Still worth the ten bucks, though.
Re: Answer honestly
Posted: Sat Dec 03, 2011 6:27 pm
by Senor JabbaJohnL
My family got a Blu-ray player when the Star Wars set came out in September, but given that my family's still using a 4:3 non-HD TV, the difference isn't super obvious (you can tell there is more information on the Blu-ray than on the DVD, especially when the picture has a curved line that isn't chopped up like steps as it is on DVD, but since my TV only displays it at 480 lines anyway, there's not a huge difference). But I recently went through Lazy Jedi Episode II and replaced the ROTS DVD footage with Blu-ray footage and the difference in picture is pretty clear on my computer, especially in fine details. There, it looks a whole hell of a lot better.
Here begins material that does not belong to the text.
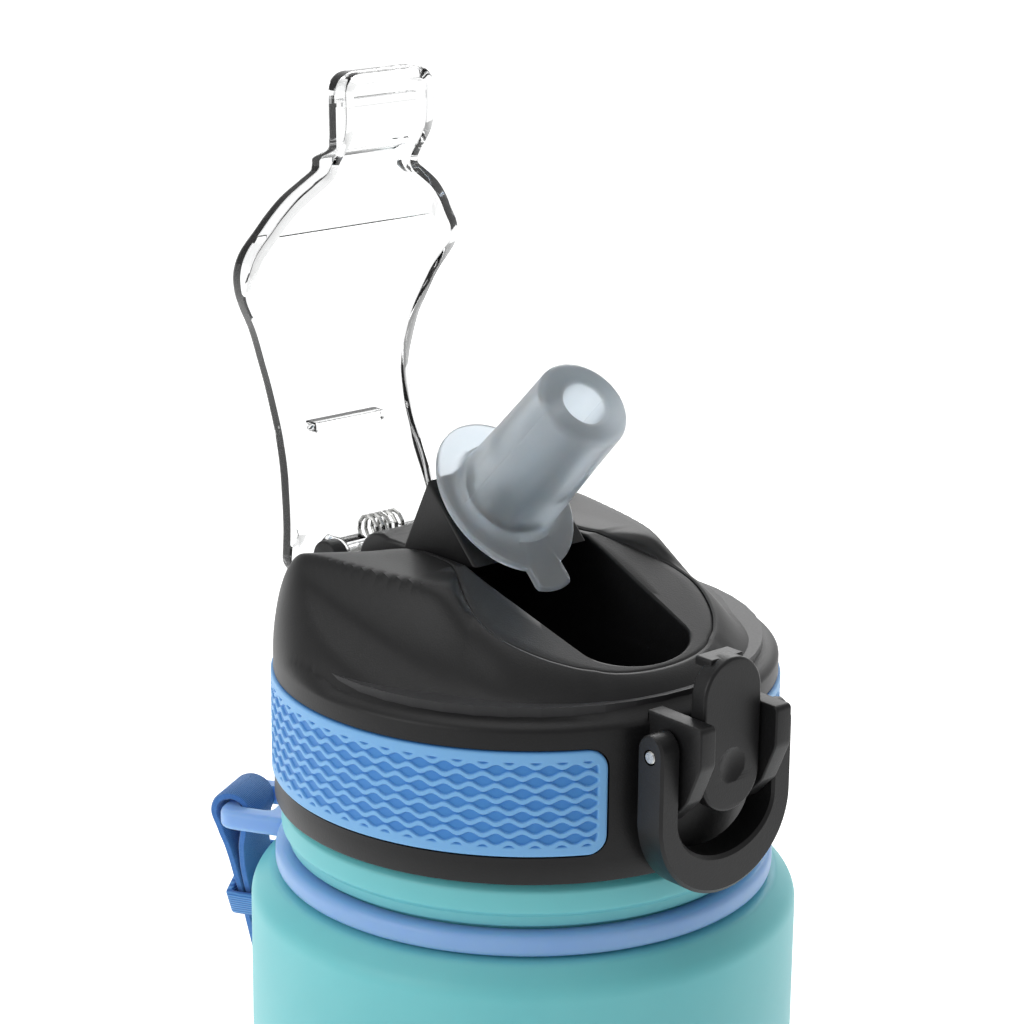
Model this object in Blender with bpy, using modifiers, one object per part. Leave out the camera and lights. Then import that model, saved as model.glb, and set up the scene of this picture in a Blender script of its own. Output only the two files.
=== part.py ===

So until my family or I get a new TV, I'm not going to go nutty with the Blu-rays. I did get Inception (a combo pack, no less), The Matrix, and The Terminator on Blu-ray at Walmart's Black Friday sale for $5 each, since why not. For some things, like comedies or TV shows, I don't necessarily see the need to upgrade to HD if you already have the DVD.